Holy Cow and Crap and whatever else suits you.

So I just apologized. I am sorry. I was worried that I was going to be bad for him at the time. And I was right to worry. But is it really all my fault? I was honest with him. Is it my fault that he ignored me and got involved?

No. It's not. IT'S NOT DAMN IT!

But I said so sorry. I never meant to hurt him. I like him. So sorry.

"When do you think I'll get regular girl status again? and we can just act like normal people? Ever?"

and he says he doesn't know. That has to be good enough since I can't make him know, right? By 4:30 this afternoon. I wish it worked like that. But it does not.

So I drove home nearly settled on the idea that I am just going to stop seeing The Bartender. All the sweet endearing parts are absent. I am left with SPF 5000 and a feeling of weariness. Last night we didn't even have dinner. So it's time to just throw in the towel and let it float away. Time to face reality. Time to quit beating myself up.

Then at 12:30 am the phone rings.

He tells me he meant to leave me a voice mail. I ask should I hang up so you can do that? He says no I just wanted to tell you that I miss you and to have a nice night and I'd really like to see you on Thursday. But mostly I miss you. And I'm sorry that things got weird. And I've missed you.

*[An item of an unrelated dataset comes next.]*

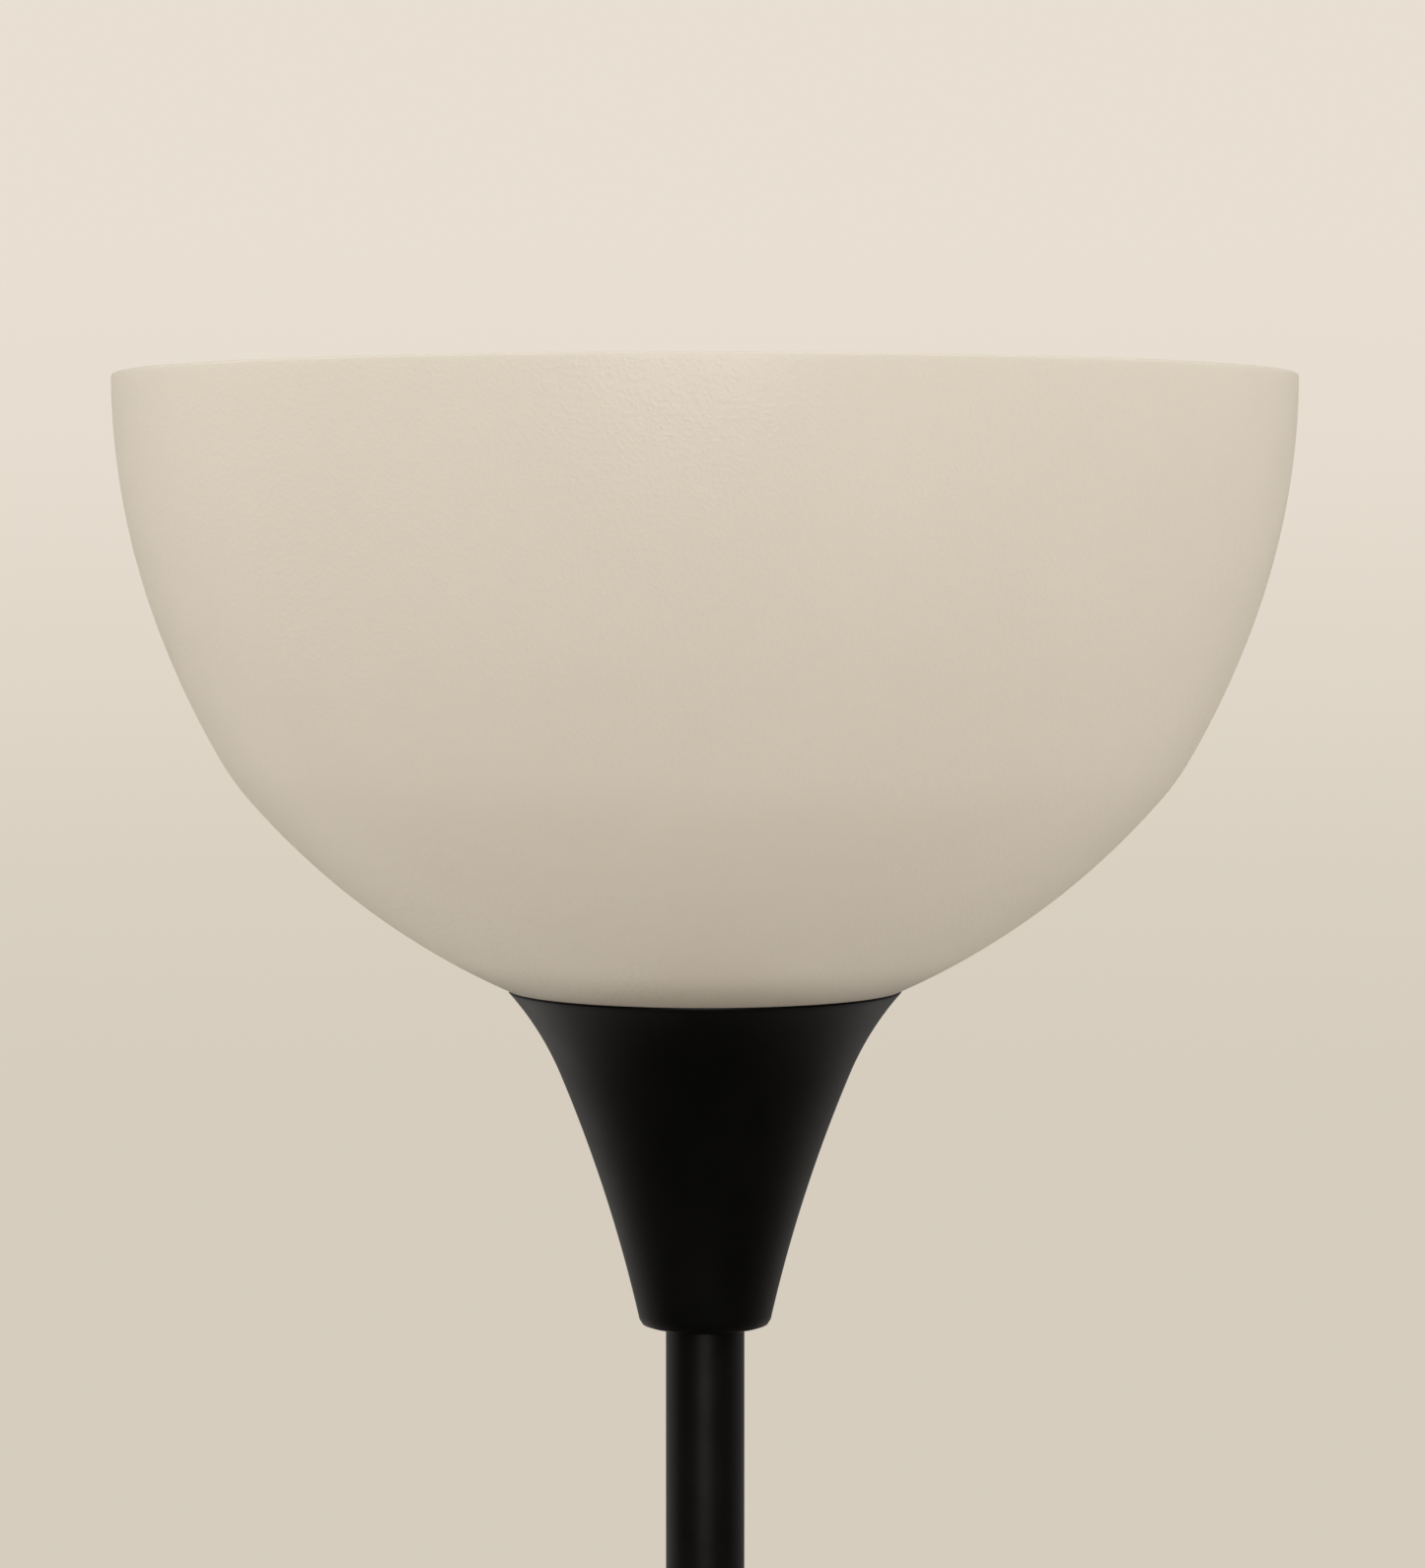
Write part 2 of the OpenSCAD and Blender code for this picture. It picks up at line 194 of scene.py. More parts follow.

There's the sweet Bartender.

Next time I see him I am gonna tell him my fantasy where I'm the judge and I stand up in court and yell "Rusty, take him away!" Hopefully he'll say "Can I be Rusty?" cause that's what I call FUN.

3 Comments:

Anonymous Anonymous said...

but Penny, dear, male fantasies and female fantasies are intrinsically different. It's in the DNA.

You are looking for intellectual challenge and the right sense of fun.
To a man that is not a fantasy. That's just a nice to have.

Sorry to pop the bubble. We could beat ourselves up about it or we could just accept the sad reality.

2:21 PM  
Blogger Bad Penny said...

Chairman Dear,

Would it shock if I told you that My Boy and I can go on for hours like that? I've done the Harvard one with him. He understands perfectly. He thinks it rocks, too. So is it really a guy - girl thing? Or is it a perfect-match thing... some where out there is the perfect girl for the Bartender.

She never just waxes poetic about Harvard or about beating the living daylights outta the most irritating girl in school. In other words -- Not me, huh?

Penny

9:08 PM  
Anonymous Anonymous said...

Hi Penny- no it does not shock me that you have this match-thing with your Boy. I do believe that fantasies are a guy-gal separator but that is a generalisation and does not mean that there are not exceptions.
It sounds like you have a soul mate.

I once lived with a girl who was so like me it was uncanny. She was a female me. Or I was a male her. or both. Yin and Yin.
I found it stiffling.

Soul mates are great for life friendships but sucked for me from a relationship perspective.
Shit it was like having sex with a member of the family.
(or how I imagine that to be, never having indulged)

Give me Yin and Yang any day and the fire and passion it generates.

Don't listen to the ramblings of a demented old chinese wannabe, choose your own path.